Hong Kong’s developers see ever-shrinking flats as elixir to city’s housing crisis
The biggest enemy of serious property reforms are developers and government bureaucrats who will continue on their path until social and economic breakdown occurs
Hong Kong’s middle class has been economically transformed from the “sandwich class” into the “coffin class.”
Those looking for property salvation through a big crash, due to a rise in interest rates, can kiss their impossible dream goodbye.
Analysts failed to factored in how property developers – all acting in their own interests in a poorly regulated local market – would merely shrink the size of flats and extend the price run in rentals and sales.
Branding flats smaller than prison cells or parking stalls as “nano” or “micro” flats and a “new economy lifestyle” requires the kind of humour that re-labels torture as “enhanced interrogation techniques”.
Unaffordable property prices are plaguing many major cities, but in Hong Kong, the shrinking and deteriorating quality of living in flats is a sign of market failure.
It is evidence that the government needs to intervene not just on land supply, but on the demand side. And the demand side means the terms and conditions and financing of flat sales.
Property developers have forced young and desperate buyers into the primary market because nobody can afford high down payments in the secondary markets.
Developers offer 90 per cent financing, give a few years of interest-only mortgage payments to buy even more time until the crash; even with a 50 per cent crash the property developers will still be holding enough equity to prevail.
Earlier this month, Lai Sun Group’s new real estate development offered micro flats as small as 157 square feet in Mong Kok. They sold the first batch of 98 units offered in one Sunday, parking stall sized apartments costing nearly HK$3 million (US$384,000)according to figures obtained by a South China Morning Post.
Many buyers were young, and came to the sales office with their parents and 30 per cent were investors, not end users.

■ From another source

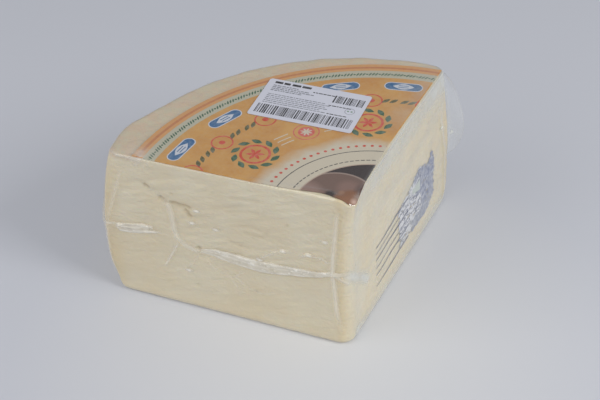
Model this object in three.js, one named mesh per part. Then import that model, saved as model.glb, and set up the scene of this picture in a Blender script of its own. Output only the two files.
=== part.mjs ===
// A quarter of a pale, semi-soft cheese wheel, vacuum packed in clear film.
// The pack is one solid out to the film's outer surface. The film's spare corner stands out from
// it as a thin ear. A printed paper label lies on the top, and a white price sticker on that.
// Millimetres, +Z up. Shapes are drawn from the wheel's axis, which lies just inside the pack's
// upright front corner: the front cut face runs along -X from it, the side cut face towards +Y.

import * as THREE from "three";

// The wheel and the cut
const WHEEL_RADIUS = 175;
const PACK_HEIGHT = 119.2;
const CUT_ANGLE = THREE.MathUtils.degToRad(94);

// The cuts miss the wheel's axis a little, so each cut face stands out from it by this
const FRONT_OUT = 0.8;
const SIDE_OUT = 2.2;

// The bulging rind: widest part way up, drawn in towards the top and the base
const WIDEST_HEIGHT = 0.4 * PACK_HEIGHT;
const RIND_IN_AT_TOP = 9.5;
const RIND_IN_AT_BASE = 7.5;
const RIND_POWER_ABOVE = 1.8;
const RIND_POWER_BELOW = 2.6;

// Rounding of the level edges, in the order base, top
const FRONT_EDGES = [3, 1.6];
const SIDE_EDGES = [2.5, 1.6];
const RIND_EDGES = [5, 4.5];

// Rounding of the upright edges, in the order base, top. It changes mostly near the top.
const APEX_RADII = [8.5, 4.5];
const LEFT_RADII = [3.5, 9];
const FAR_RADII = [3, 8];
const RADII_POWER = 4;

// Where the soft cheese has left its plain shape: the foot comes forward, most at the apex, the
// apex leans out at its top over the side cut face, and the rind has a shoulder beside the front
// cut face, which its bearing from that face in degrees gives
const FOOT_OUT = { front: 3.1, frontAtRind: -0.6, side: 0.8 };
const NOSE = { out: 4, along: 15, power: 8 };
const SHOULDER = { out: 4, bearing: 10, halfWidth: 5.5, from: 60, full: 110 };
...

The strong sales results were in contrast to a Citibank survey released in late July, which showed only one out of 100 Hong Kong people considered the second half of this year a good time to buy homes in the city. That’s despite 57 per cent of respondents who still expected home prices to rise in Hong Kong.
Extrapolating that statistic, even if only one per cent of surveyed people in the population were confident in buying, that makes about 70,000 people.
That’s a credible buying group with only 98 flats available on a Sunday. So rather than being an indicator of living standards and a normal market, squeezing out a trickle of completed flats just enough to test marginal demand is only a way to maximise and sustain prices and sales.
The economic travesties just keep on rolling in August.
The SCMP reported that Eton Properties is converting 18 flats into 270 units as small as 80 square feet to rent out starting at HK$7,600 as co-living space to young graduates and job seekers in Woodland Villas, on Shouson Hill. It is considered a luxurious complex in one of Hong Kong’s most prestigious neighbourhoods where Li Ka-shing lives.
By subdividing, Eton gets 270 units out of the complex compared with just 18 before conversion. The monthly unit price of HK$95 per square foot is 13 per cent more than for serviced apartment operated by the Four Seasons Hotel in Central.
Fewer expatriates with generous housing allowances makes it difficult for landlords to find rich tenants.
For Woodland Villas, its 1,600 square foot units were offered for rent at HK$98,000 per month not including a monthly management fee of HK$8,750.
Wealthy mainlanders prefer to buy rather than rent luxury flats, which left Eton little choice but to downsize, to continue owning the complex.
The government’s commitment to quality of living standards and the economic welfare of its citizens is being sorely challenged by its philosophical reluctance to socialise and regulate flat sales in Hong Kong.
There is no shortage of reform proposals – but the biggest enemy of serious property reforms are developers and government bureaucrats who will continue on their path until social and economic breakdown occurs.
Peter Guy is a financial writer and former international banker.